The next chapter is about yarn and knitting tools–a vital topic, you’ll agree. It explains about the way yarn is constructed, how separate plies get spun together to make yarn, what kind of fibers can be used, the characteristics of different fibers. Instructions on reading the ball bands. Then, a section on the kinds of knitting needles–straight, circular, bamboo, aluminum, sizes, lengths and so on. This is followed by the accessories, like stitch markers, point protectors, swifts, graph paper … Basically, it’s an “all you need to know” look at what you physically need to actually KNIT.
Except, of course, the basic skills, which is what comes next. Of course, to start, you need to cast stitches onto your needle. Well! I counted 15 variations of cast-ons. Then, descriptions of knitting and purling for Continental, English, and left-handed knitters. How to join new yarn, variations on how to increase or decrease stitches, followed by 13 methods for binding-off. All accompanied by clear instructions and excellent illustrations. Anyone who reads Vogue Knitting magazine knows that their explanations of techniques is top-notch, and that is exactly what you get, here.
There’s a chapter on how to understand knitting patterns, and who doesn’t need help with that once in a while? I still come across abbreviations that I don’t recognize, and this list of spelled-out instructions is certainly handy. And the tips for fixing mistakes are certainly helpful. (I can’t tell you how many times I’ve used the “weave your needle into the row you want to frog to” tip when I’ve needed to rip back without risking dropping any stitches.)
Confused about the difference between Intarsia and Fair Isle? The chapter on color work will come in handy–a quick look at the different techniques, how to make yarn bobbins for color blocks, what Mosaic Knitting is.
The chapter on finishing techniques is wonderful–grafting, seaming, blocking, setting a sleeve, making a hem–it’s all in there, and there are useful instructions on how to care for your knits, too. How to wash them, how to store them–all that useful stuff.
There is also a good, basic stitch dictionary, giving a nice selection of various stitches. Not hundreds, perhaps, but dozens of different stitches you can play around with, each one with a full-color illustration, as well as both charts and line-by-line written instructions.
The section on design is excellent. Step-by-step instructions on what measurements you need, tips on how to calculate yardage for your yarn or for shaping the sleeves, schematics for different styles. Instructions on how to add different necklines, collars, pockets, and buttonholes. What kind of shaping you need to make a circular yoke-style sweater. There are more comprehensive design books out there, but considering this is just one section in an entire book, this is excellent.

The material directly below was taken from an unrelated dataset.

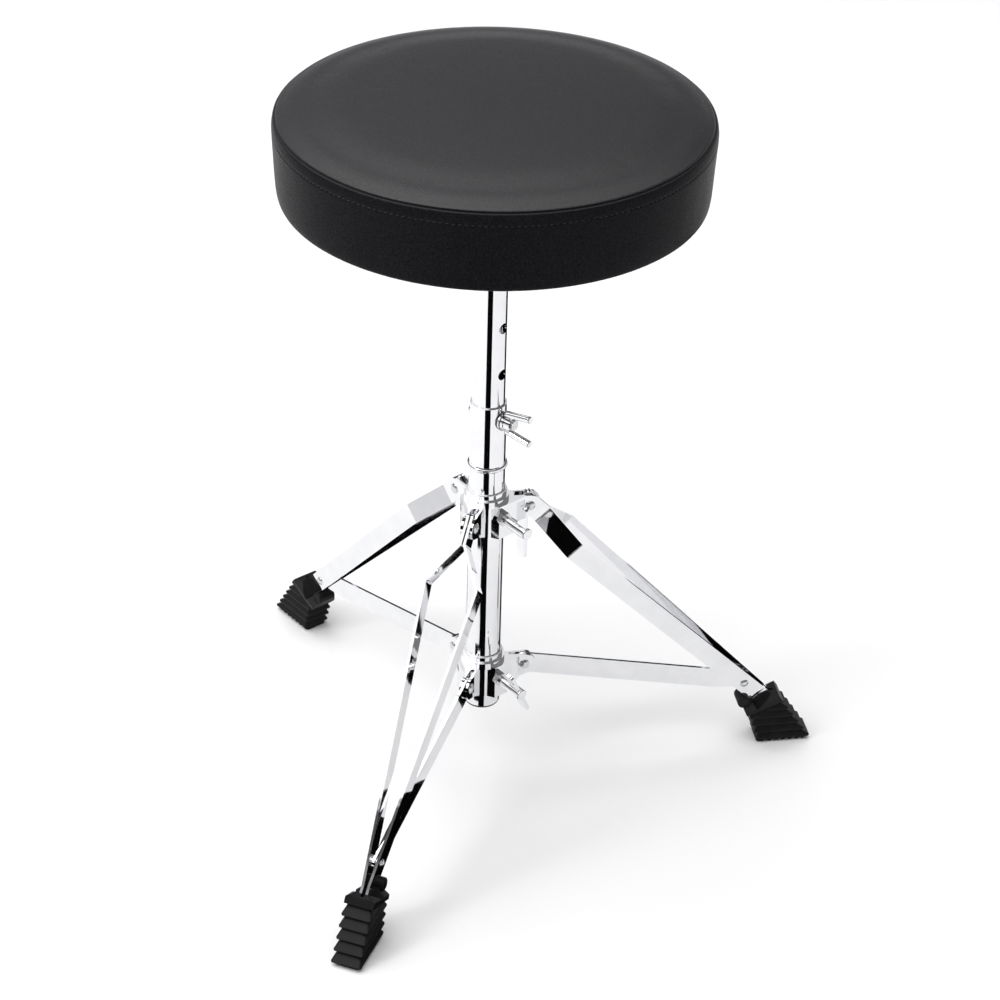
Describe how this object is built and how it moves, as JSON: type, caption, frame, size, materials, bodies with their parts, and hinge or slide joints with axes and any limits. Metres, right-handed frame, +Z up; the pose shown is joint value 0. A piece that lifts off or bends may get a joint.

As are the “modular knitting patterns” that give you all the percentages and calculations you need to put together your own sweater.
Ultimately, this book comes across as THE reference–a book that covers (or at least touches) just about everything. It’s like the Joy of Cooking for knitting–accessible, with clear instructions, and with recipes for just about everything you need … though that doesn’t mean that it’s got every cake recipe you’re ever going to want. I’m not saying you’d never want another book, but if this was the only one you had, pretty much all of your knitting reference needs would be taken care of.
What’s not perfect? Well, the book gives a nice overview on “symbolcraft” to interpret charts. but of course, everybody knows that every designer and every publisher uses different symbols, so this isn’t necessarily as across-the-board useful as the rest of the book. And there may be some things that get skimmed over, like the more esoteric knitting and purling methods, while some techniques don’t make an appearance at all, like doing short rows without using wraps, or that 3D “illusion” knitting.
Or–the biggest omission–anything at all about knitting a sock, or how to shape a lace shawl. The focus, so far as patterns and design goes, is definitely on sweaters, which is its only real flaw to me. I love knitting sweaters, and VK is all about fashion knitting, but I don’t see why they couldn’t have added a page or two on basic sock structure, or tips on making a pair of mittens or a hat. A person is not kept warm by sweaters alone! But, still, with this book in your hand you should certainly be able to MAKE any sock or hat pattern you come across.
And what, you’re asking, is the difference between the two editions? Thanks to my good friend and close neighbor, Kim, who was willing to lend me her “updated” version to compare, I can tell you … not much! I didn’t read through both of them word for word, but I did page through them side by side and so far as I can tell, they’re more or less identical except for the cover and the handful of sweater patterns at the very back.
This surprised me a little. I hadn’t expected much to have changed in the basic instructions because, what, really, had changed in, say, knitting increases between editions? There are whole, large sections that I can’t imagine improving, but there is no mention of the “Magic Loop” or 2-circ methods of making socks in the section that talks about circular needles. They’re both techniques that came along well after the first edition was published, but apparently weren’t considered for the 2002 edition. And I didn’t really think the newer edition needed the section on shoulder pads that the 1989 version had, either. When’s the last time you knitted a shoulder pad?
So, I do think they lost an opportunity, there, for really updating their “Updated” edition, but since the material in the first edition was so good, I can live with it. It’s also true that, at this point, I’d be more likely to knit the sweaters at the back of the 2002 version than the 1989 version (grin).